In baseball statistics tiebreakers count as regular season games, with all events added to regular season statistics. For example, the Chicago Sun-Times noted that Sammy Sosa could have added to his notable home run total in the game. Sosa did add to his league-leading strikeout total with one in the fourth inning. Beck also added to his league-leading total in games played and earned his 51st save of the season which finished second to Trevor Hoffman's 53 but is tied for the ninth-highest single-season save total in MLB history. Several Cubs and Giants won awards for their regular season performances, including Rookie of the Year honors for Kerry Wood, a Silver Slugger Award for Sosa, and a Rawlings Gold Glove Award for J. T. Snow. Sosa also won the National League's Most Valuable Player award, earning 30 out of 32 first-place votes (with McGwire taking the remaining 2).
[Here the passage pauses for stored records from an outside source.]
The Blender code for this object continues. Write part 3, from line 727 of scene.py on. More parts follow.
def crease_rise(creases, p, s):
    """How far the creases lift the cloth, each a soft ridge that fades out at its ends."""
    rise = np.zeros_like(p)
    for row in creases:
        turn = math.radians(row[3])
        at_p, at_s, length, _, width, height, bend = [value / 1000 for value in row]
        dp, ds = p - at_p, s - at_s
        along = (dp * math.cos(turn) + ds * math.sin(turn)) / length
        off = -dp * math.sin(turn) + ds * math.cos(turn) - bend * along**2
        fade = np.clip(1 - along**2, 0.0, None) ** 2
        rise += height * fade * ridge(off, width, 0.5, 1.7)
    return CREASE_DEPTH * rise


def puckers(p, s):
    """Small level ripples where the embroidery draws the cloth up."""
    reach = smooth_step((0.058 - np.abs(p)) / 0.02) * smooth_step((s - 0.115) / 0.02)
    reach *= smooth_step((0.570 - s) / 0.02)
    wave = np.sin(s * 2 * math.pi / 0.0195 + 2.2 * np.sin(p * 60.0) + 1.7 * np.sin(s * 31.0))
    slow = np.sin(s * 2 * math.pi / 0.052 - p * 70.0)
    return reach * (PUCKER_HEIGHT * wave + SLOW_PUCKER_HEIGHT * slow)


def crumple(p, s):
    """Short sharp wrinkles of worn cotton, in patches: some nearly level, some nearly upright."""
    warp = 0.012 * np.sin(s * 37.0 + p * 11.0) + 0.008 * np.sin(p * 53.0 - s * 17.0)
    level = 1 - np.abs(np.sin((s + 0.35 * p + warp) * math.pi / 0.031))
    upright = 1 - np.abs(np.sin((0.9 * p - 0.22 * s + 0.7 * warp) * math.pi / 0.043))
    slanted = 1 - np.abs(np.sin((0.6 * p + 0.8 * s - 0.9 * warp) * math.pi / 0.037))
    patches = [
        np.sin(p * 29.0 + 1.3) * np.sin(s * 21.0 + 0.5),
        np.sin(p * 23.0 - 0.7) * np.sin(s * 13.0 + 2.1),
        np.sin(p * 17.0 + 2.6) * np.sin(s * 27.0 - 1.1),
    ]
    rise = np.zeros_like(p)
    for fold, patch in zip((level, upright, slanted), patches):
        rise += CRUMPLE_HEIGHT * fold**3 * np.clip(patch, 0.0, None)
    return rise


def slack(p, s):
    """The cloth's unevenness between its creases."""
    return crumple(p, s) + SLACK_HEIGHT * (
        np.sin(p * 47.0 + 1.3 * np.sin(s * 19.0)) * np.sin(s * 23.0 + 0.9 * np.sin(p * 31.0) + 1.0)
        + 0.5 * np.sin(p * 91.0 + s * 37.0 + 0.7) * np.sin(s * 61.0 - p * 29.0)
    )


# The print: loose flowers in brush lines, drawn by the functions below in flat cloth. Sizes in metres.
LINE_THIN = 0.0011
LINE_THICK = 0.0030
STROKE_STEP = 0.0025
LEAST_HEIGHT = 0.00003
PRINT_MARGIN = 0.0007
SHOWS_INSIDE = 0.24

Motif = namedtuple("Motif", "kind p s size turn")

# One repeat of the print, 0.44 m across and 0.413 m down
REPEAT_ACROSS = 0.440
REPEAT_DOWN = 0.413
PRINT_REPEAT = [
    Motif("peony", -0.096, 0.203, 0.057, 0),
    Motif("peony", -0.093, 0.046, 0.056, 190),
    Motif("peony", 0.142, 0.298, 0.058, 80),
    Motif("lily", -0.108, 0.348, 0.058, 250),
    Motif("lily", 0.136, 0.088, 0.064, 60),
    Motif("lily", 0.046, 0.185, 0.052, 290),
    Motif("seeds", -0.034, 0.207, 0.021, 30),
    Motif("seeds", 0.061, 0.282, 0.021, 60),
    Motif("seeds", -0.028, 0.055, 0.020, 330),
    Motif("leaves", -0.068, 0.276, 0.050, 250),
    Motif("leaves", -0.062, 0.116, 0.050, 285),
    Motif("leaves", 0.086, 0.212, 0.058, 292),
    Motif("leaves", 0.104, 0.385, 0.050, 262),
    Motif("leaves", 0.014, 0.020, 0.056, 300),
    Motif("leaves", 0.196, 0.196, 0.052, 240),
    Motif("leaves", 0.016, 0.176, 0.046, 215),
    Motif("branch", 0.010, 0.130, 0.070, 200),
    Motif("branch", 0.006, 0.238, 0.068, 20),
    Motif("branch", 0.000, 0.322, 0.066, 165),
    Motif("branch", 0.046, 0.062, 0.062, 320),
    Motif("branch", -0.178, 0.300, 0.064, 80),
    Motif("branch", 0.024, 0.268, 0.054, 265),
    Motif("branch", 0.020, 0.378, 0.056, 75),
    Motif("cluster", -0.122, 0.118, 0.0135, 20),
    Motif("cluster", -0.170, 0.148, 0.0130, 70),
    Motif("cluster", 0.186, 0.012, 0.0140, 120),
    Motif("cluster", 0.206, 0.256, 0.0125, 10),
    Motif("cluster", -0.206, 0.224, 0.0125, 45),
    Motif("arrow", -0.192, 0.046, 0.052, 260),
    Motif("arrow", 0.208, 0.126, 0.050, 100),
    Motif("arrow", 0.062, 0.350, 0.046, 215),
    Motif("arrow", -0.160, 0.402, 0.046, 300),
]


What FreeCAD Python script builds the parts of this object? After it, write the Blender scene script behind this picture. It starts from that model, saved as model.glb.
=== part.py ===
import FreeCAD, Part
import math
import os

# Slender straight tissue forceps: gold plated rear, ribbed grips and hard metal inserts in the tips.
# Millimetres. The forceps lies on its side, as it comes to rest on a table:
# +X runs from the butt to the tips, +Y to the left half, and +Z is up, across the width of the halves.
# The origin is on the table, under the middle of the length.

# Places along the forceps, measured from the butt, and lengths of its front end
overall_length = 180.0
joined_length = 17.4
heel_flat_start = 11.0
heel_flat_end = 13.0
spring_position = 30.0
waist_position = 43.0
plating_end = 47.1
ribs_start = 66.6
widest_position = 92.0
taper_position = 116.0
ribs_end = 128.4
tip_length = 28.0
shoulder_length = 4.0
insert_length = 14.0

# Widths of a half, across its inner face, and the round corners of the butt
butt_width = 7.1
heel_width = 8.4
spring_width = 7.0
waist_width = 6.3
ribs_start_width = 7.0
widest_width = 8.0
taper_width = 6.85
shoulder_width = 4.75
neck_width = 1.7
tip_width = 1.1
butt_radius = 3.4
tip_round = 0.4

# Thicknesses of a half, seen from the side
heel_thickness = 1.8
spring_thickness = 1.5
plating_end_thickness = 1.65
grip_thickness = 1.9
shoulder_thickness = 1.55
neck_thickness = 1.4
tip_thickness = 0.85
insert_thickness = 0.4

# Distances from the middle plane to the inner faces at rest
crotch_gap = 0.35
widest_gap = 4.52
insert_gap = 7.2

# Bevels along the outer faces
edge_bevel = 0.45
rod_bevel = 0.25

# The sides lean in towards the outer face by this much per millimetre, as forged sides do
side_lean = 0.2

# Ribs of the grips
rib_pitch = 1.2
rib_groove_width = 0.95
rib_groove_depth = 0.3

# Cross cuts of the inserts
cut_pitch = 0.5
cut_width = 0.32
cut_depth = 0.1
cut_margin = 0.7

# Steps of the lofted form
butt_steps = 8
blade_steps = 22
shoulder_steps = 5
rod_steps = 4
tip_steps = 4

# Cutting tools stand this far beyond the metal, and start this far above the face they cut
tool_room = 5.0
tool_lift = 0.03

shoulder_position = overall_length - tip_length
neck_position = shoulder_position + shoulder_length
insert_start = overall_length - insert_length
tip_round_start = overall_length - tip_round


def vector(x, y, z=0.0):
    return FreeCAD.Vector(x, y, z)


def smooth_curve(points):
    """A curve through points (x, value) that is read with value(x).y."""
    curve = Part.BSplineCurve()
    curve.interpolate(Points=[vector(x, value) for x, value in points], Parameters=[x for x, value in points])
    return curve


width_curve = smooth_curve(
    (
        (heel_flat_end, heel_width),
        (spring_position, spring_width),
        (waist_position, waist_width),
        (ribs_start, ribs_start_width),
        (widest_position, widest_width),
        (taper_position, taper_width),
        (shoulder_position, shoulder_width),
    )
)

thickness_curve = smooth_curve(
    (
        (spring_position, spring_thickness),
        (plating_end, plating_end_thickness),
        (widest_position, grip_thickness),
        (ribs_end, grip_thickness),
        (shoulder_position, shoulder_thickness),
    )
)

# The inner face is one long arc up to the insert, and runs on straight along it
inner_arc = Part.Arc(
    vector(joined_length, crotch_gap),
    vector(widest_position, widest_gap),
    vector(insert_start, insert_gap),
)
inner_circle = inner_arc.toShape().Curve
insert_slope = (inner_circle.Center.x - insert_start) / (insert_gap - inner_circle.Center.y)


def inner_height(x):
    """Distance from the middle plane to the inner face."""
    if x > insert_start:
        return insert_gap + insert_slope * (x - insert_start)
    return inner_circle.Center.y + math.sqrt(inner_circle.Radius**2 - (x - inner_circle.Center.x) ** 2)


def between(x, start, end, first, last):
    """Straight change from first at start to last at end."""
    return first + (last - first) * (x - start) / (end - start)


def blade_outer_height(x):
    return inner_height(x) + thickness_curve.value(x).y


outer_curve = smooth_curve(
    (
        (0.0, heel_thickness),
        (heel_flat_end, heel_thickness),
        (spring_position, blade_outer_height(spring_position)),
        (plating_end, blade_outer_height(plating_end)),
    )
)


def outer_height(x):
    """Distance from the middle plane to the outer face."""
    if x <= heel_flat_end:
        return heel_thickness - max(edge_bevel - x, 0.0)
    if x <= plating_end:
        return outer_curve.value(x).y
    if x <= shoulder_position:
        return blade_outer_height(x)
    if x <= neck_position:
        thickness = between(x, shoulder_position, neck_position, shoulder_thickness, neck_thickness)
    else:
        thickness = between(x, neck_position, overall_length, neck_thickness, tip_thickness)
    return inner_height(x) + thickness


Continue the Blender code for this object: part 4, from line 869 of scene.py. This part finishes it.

Barry Bonds drew criticism after the game for his poor performance, including twice making an out with the bases loaded, with some suggesting that Bonds often played poorly in "big games". Bonds' 0–4 performance with an RBI and a strikeout earned him a −.186 win probability added (WPA), the lowest figure for any player in the game. WPA is a statistic which considers the game situation to quantify how a player altered his team's chances of winning. Bonds' figure translates into decreasing the Giants' chances of success by 18.6%. The book Game of Shadows, which details Bonds' suggested use of performance-enhancing drugs (PED), argues that Bonds grew jealous and resentful of the attention Mark McGwire and Sammy Sosa were given during their record chase. As a result, according to Game of Shadows, Bonds turned to weight training under Greg Anderson, who began providing him with steroids and other PEDs following the 1998 season.